We built a fire despite the heavy winds at the top before tucking into our sleeping bags.  I never have had good luck with my rental gear and this time was no exception.  Since it never rains during the dry season we were sleeping in the open, underneath a stunning array of stars.  The only problem was the length of my sleeping bag which only came up to my shoulder.  Though we were not high up, with the constant winds and the slight temperature drop it was enough to keep me waking up every hour or so shivering.  Some good did come of this though as I was able to watch the quarter moon rise over the volcanic landscape.

The next day started early and we wanted to get to the crater lake before the temperature rose too much.  It was a steep hike down and we were stiff from the long climb the day before but we made good time.  Everyone had worked hard at drinking as much water as they could just so they wouldn't have to carry the weight anymore and our packs were much lighter as a result.  At one point during our decent we heard two gunshots, one after the other.  A few minutes later we came across two happy farmers on horseback, one of whom had a rifle slung on his back and was holding a dead iguana by the tail.  I guess that was going to be their dinner for the night.  They graciously let us snap a few photos before moving on.
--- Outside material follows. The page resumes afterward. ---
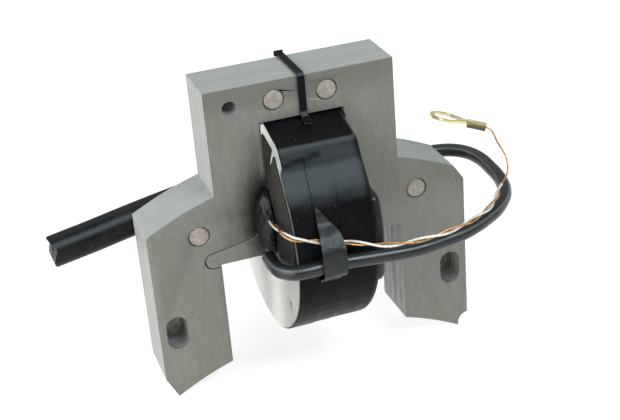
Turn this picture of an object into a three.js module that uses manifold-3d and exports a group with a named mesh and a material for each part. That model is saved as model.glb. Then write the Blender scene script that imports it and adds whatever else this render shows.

 We were sweaty and tired by the time we made it to the lake and had a great time cooling off in the blue water.  We relaxed by the lake for nearly two hours before we had to pack up and hike another hour to catch our bus back to Leòn.  We were both happy to be able to shower and change back at the hostel and decided the next place we went would be a little more relaxing.  We'd been hearing rumors of an unspoiled fishing village called Jiquilillo and though it wasn't in our guidebook we decided to see if we could find it the next day.